The second part discussed how location such as traditional public forum, designated public forum and non-public forum influences people’s right to express themselves.  

Johnson, from CSU Office of the General Counsel, talked about differences between these. While the Plaza is treated as a public forum and open to expression, sidewalk between the dining hall and residence hall, what some people consider as a traditional public forum, is actually a non-public area.

“It is like you going to the kitchen and walking back and forth to your bedroom,” Johnson said.

Last, the conversations centered around employee speech and academic freedom. 

Johnson brought up an example of when a professor uses some challenging or provocative words when talking about the power of language. 

“It is fair game and absolutely germane to your class although students may say, ‘I don’t like it’ or feel (offended),” Johnson said.

Jannine Mohr and Tom Milligan talk about employee speech and the First Amendment to faculty and staff on Feb. 14 at Lory Student Center (Yixuan Xie | Collegian)

After the conversation, Mohr talked about what she hopes people gain from this conversation.

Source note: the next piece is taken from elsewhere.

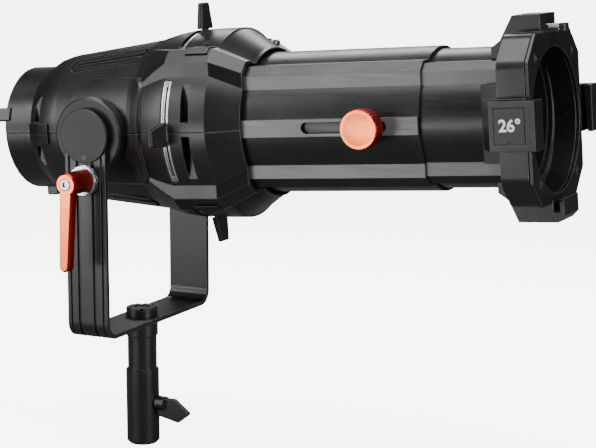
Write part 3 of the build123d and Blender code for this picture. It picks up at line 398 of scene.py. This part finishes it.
def studio():
    """A room that is dim for the object, and as pale as the floor where the camera looks past it."""
    world = bpy.data.worlds.new("studio")
    world.use_nodes = True
    tree = world.node_tree
    background = tree.nodes["Background"]
    background.inputs["Color"].default_value = rgba(WHITE)
    seen = tree.nodes.new("ShaderNodeLightPath").outputs["Is Camera Ray"]
    strength = tree.nodes.new("ShaderNodeMapRange")
    strength.inputs["To Min"].default_value = ROOM_LIGHT
    strength.inputs["To Max"].default_value = GLOW
    tree.links.new(seen, strength.inputs["Value"])
    tree.links.new(strength.outputs["Result"], background.inputs["Strength"])
    bpy.context.scene.world = world


def place_aimed(name, data, place, aim):
    """A light or camera at a place, turned towards a point."""
    made = bpy.data.objects.new(name, data)
    made.location = place
    toward = Vector(aim) - Vector(place)
    made.rotation_euler = toward.to_track_quat("-Z", "Y").to_euler()
    bpy.context.scene.collection.objects.link(made)
    return made


# Each softbox's place, width and height, and power in watts. All face the middle of the head.
SOFTBOX_AIM = (0.12, 0.0, 0.27)
SOFTBOXES = {
    "overhead": ((0.15, -0.35, 1.5), (1.7, 0.8), 30.0),
    "left_low": ((-0.62, -1.45, 0.10), (1.0, 0.22), 8.0),
    "left_high": ((-1.2, -1.3, 1.0), (0.45, 1.1), 15.0),
    "front_right": ((1.7, -0.45, 0.5), (0.35, 1.0), 22.0),
    "rim_back": ((-0.3, 1.3, 1.2), (1.2, 0.5), 12.0),
}


def softbox(name, place, size, power):
    data = bpy.data.lights.new(name, "AREA")
    data.shape = "RECTANGLE"
    data.size, data.size_y = size
    data.energy = power
    place_aimed(name, data, place, SOFTBOX_AIM)


# Lens and sensor in millimetres.
CAMERA_LENS = 115.5
CAMERA_SENSOR = 36.0
CAMERA_PLACE = (0.8769, -1.4621, 0.4949)
CAMERA_AIM = (0.1582, 0.0, 0.2146)


def camera():
    data = bpy.data.cameras.new("camera")
    data.lens = CAMERA_LENS
    data.sensor_width = CAMERA_SENSOR
    bpy.context.scene.camera = place_aimed("camera", data, CAMERA_PLACE, CAMERA_AIM)


floor()
studio()
for box_name, (box_place, box_size, box_power) in SOFTBOXES.items():
    softbox(box_name, box_place, box_size, box_power)
camera()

“We’ve seen questions around the First Amendment have been really big on college campuses and across the country,” Mohr said. “People have a lot of questions and uncertainly about how the First Amendment applies. So we want to get front of the issue and talk about it, hopefully giving people a baseline sort of knowledge and empowering them to use it across campus.”

Bruce Hallmark, director of development of Morgan Library, said he is most concerned about suppression ideas on campus.

“People start saying that this is a certain kind of speech and I don’t like (it),” Hallmark said. “But that’s what college is about, coming to hear things may be contradicting to what you believe.”